Trust and better relationships stem from here.

3. Working in the open invites more constructive feedback

The show and tell and Q&A session comes at the end of each cycle. We work as a team on a 45-minute presentation with the emphasis on show not tell. This forms part of the 1 hour we ask stakeholders to commit to every 6 weeks.

We show what we’ve done, we talk through what hasn’t gone to plan, we work hard to explain why. We agree to be honest and this gives stakeholders the opportunity to meet our honesty with theirs. We follow up with written notes and an online survey in case feeding back in front of others doesn’t feel right. We take note of any concerns, we record the session, update the wiki, and we go again.

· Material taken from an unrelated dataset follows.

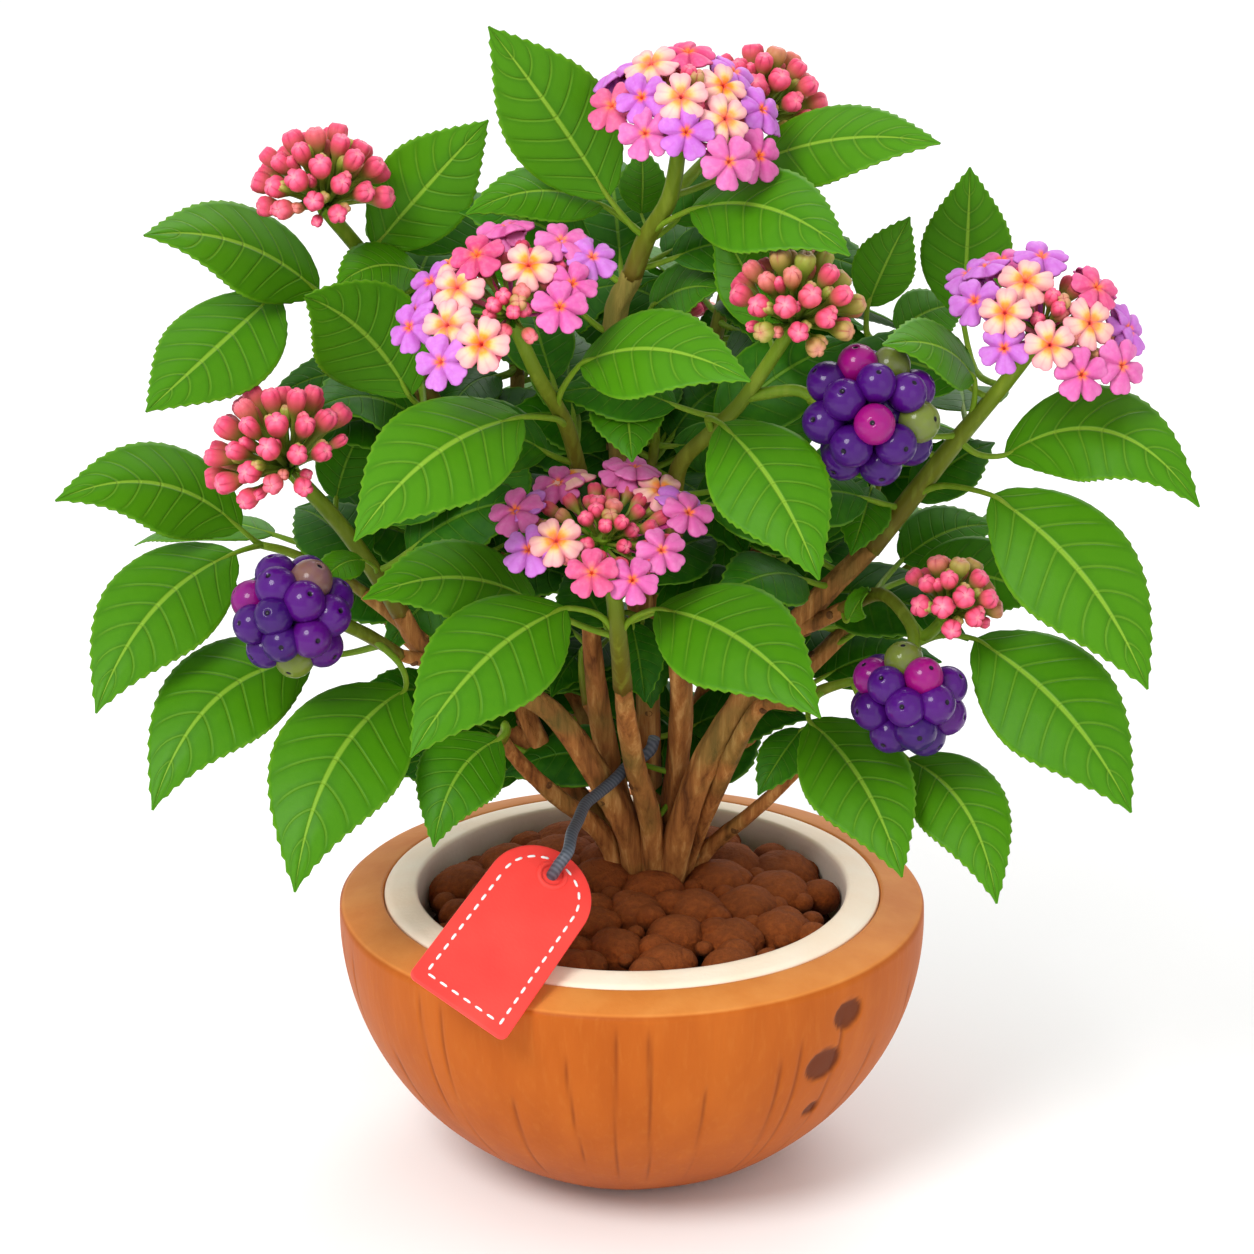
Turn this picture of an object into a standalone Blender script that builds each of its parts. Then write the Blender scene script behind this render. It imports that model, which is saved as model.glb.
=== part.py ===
"""A lantana in bloom, planted in half a coconut shell, with a blank tag tied to a stem.

Lengths are in millimetres until a mesh is made. The finished objects are in metres, +Z up, with the
origin under the middle of the pot. The side that faces -Y is the front.
"""
import math

import bmesh
import bpy
from mathutils import Vector
from mathutils.bvhtree import BVHTree
from mathutils.geometry import delaunay_2d_cdt

METRES = 0.001
GAP = 0.3
MERGE = 0.002

# Pot: half a coconut, an ellipsoid cut flat for its foot, its rim bevelled down and outwards
POT_RADIUS = 66.4
POT_HALF_HEIGHT = 62.8
POT_CENTRE = 58.7
POT_TOP = 61.7
POT_RINGS = 8
POT_SIDES = 28
FLESH_RADIUS = 56.1
FLESH_TOP = 64.0
BOWL_RADIUS = 48.6
BOWL_TOP = 65.0
SOIL_EDGE_ANGLE = 83.0
BOWL_STEPS = (30.0, 58.0, SOIL_EDGE_ANGLE)

# Soil: a low mound of round clods in a spiral
CLOD_COUNT = 34
CLOD_RADIUS = 8.6
CLOD_SPREAD = 42.0
CLOD_RISE = 0.62
SOIL_MARGIN = 2.5
SOIL_SPACING = 3.2
MOUND_EDGE = 57.0
MOUND_RISE = 5.0
GOLDEN_ANGLE = math.radians(137.508)

# The plant's woody root collar, and the plain hole for it in the soil
COLLAR_MIDDLE = (4.0, 11.5)
COLLAR_HALF = (14.5, 11.0)
COLLAR_SIDES = 12
COLLAR_BOTTOM = 52.0
COLLAR_TOP = 65.5

# Green stems are square, as on the living plant
STEM_SIDES = 4
STALK_UNDER_HEAD = 1.5
STEM_TIP = 0.9
TWIG_RADII = (1.4, 1.3)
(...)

That 1 hour video call is important – especially while we’re all working remotely. Seeing each other, putting faces and human voices to the work being presented or critiqued is a necessary (occasional) connection. It helps create empathy between people who may sometimes think of themselves as having opposing priorities. Having that engagement beyond a name on an email changes your experience of them and how understanding you are of each other.

Thumbs up all round 👍

Here's a photo of the team, taken at one of our remote meet-ups. remote team photo

The feedback has been very positive on our progress and also on the way we’re working.

Our key stakeholder said that they ‘wished other teams worked this way’ and that we ‘smashed it with a great presentation’ after every single cycle. That’s a great outcome and we’ll continue working in this way. We’re at week number 2 on cycle Bullfinch. Next up: cycle Flamingo.